**What the exercise asks:** Quote verbatim the span of lines that begins the listing below and closes with the line containing "made.name != bottle_plastic.name])".

**Data section:**
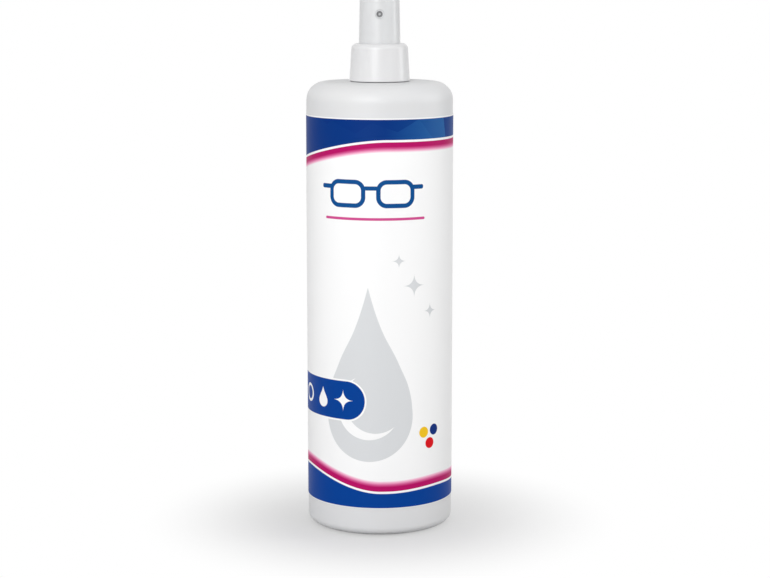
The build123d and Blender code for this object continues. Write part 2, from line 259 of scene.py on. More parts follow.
closure_plastic = injected_plastic("injected_polypropylene_closure", "#DBDBDC", 1.49, 0.30, 6)
head_plastic = injected_plastic("injected_polypropylene_head", "#D5D6D7", 1.49, 0.31, 5)
nozzle_plastic = injected_plastic("injected_acetal_nozzle", "#D2D3D5", 1.48, 0.30, 1.5)
housing_plastic = injected_plastic("natural_polypropylene", "#DFE1DF", 1.49, 0.34, 6)
inner_plastic = injected_plastic("injected_acetal", "#E4E4DF", 1.48, 0.30, 4)
piston_plastic = injected_plastic("soft_polyethylene", "#D8DADB", 1.51, 0.42, 3)
tube_plastic = injected_plastic("extruded_polyethylene", "#DBDDDE", 1.51, 0.36, 8)
print("injected plastics:", [made.name for made in bpy.data.materials if made.name != bottle_plastic.name])

# %% [markdown]
# ## Foam and steel
# The gasket is punched from foamed polyethylene, whose bubbles of about 0.3 mm are cut open on its faces.
# The spring and the ball are bright stainless steel: a metal, so its colour is that of its reflection, with
# a haze that drawing and rolling leave.

# %% Foamed polyethylene and stainless steel


def foamed_polyethylene():
    """Matt white foam with cut bubbles."""
    material, tree = new_material("foamed_polyethylene")
    place = add_node(tree, "TexCoord").outputs["Object"]
    bubbles = add_node(tree, "TexVoronoi", {"Vector": place, "Scale": 1 / (0.3 * MM)})
    pitted = add_node(
        tree, "Bump", {"Strength": 1.0, "Distance": 0.08 * MM, "Height": bubbles.outputs["Distance"]}
    )
    shader = add_node(
        tree,
        "BsdfPrincipled",
        {
            "Base Color": srgb("#E3E3DE"),
            "Roughness": 0.85,
            "IOR": 1.5,
            "Normal": pitted.outputs["Normal"],
        },
    )
    add_node(tree, "OutputMaterial", {"Surface": shader.outputs[0]})
    return material


def stainless_steel():
    """Bright stainless steel with a haze that varies slightly."""
    material, tree = new_material("bright_stainless_steel")
    place = add_node(tree, "TexCoord").outputs["Object"]
    haze = add_node(tree, "TexNoise", {"Vector": place, "Scale": 1 / (0.25 * MM), "Detail": 3.0})
    rough = add_node(
        tree, "MapRange", {"Value": haze.outputs["Fac"], "To Min": 0.14, "To Max": 0.30}
    )
    shader = add_node(
        tree,
        "BsdfPrincipled",
        {"Base Color": srgb("#C9C8C6"), "Metallic": 1.0, "Roughness": rough.outputs["Result"]},
    )
    add_node(tree, "OutputMaterial", {"Surface": shader.outputs[0]})
    return material


gasket_foam = foamed_polyethylene()
steel = stainless_steel()
print("made", gasket_foam.name, "and", steel.name)

# %% [markdown]
# ## Turned shapes
# Nearly every piece is round, so half of its outline says it all. The outline is a run of edges whose
# corners are rounded with a vertex bevel, and a spin turns it into a body. The bevel wants to know how far it
# may go along the edges, so a corner's radius is turned into that length with the corner's angle. A long
# edge gets a point near each end: shading is blended between points, and so the blend at a rounding stays
# beside the rounding and doesn't run along the whole flat.

# %% Helpers for turned shapes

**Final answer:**
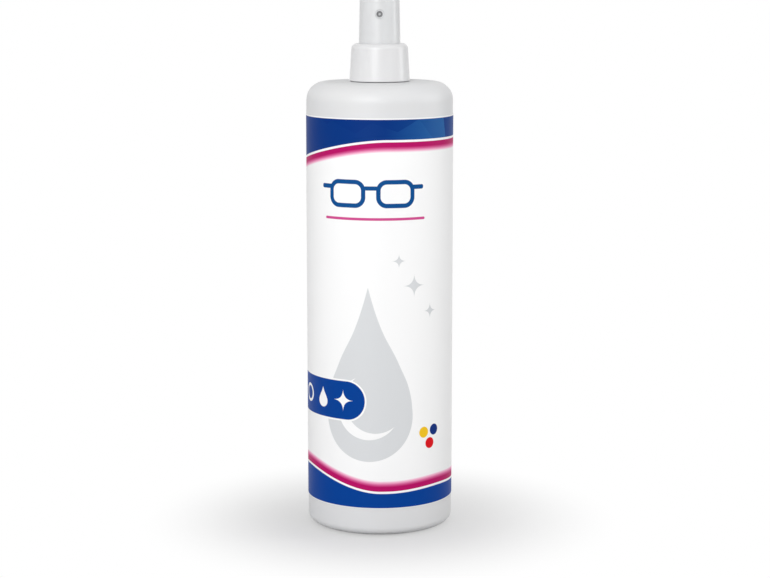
The build123d and Blender code for this object continues. Write part 2, from line 259 of scene.py on. More parts follow.
closure_plastic = injected_plastic("injected_polypropylene_closure", "#DBDBDC", 1.49, 0.30, 6)
head_plastic = injected_plastic("injected_polypropylene_head", "#D5D6D7", 1.49, 0.31, 5)
nozzle_plastic = injected_plastic("injected_acetal_nozzle", "#D2D3D5", 1.48, 0.30, 1.5)
housing_plastic = injected_plastic("natural_polypropylene", "#DFE1DF", 1.49, 0.34, 6)
inner_plastic = injected_plastic("injected_acetal", "#E4E4DF", 1.48, 0.30, 4)
piston_plastic = injected_plastic("soft_polyethylene", "#D8DADB", 1.51, 0.42, 3)
tube_plastic = injected_plastic("extruded_polyethylene", "#DBDDDE", 1.51, 0.36, 8)
print("injected plastics:", [made.name for made in bpy.data.materials if made.name != bottle_plastic.name])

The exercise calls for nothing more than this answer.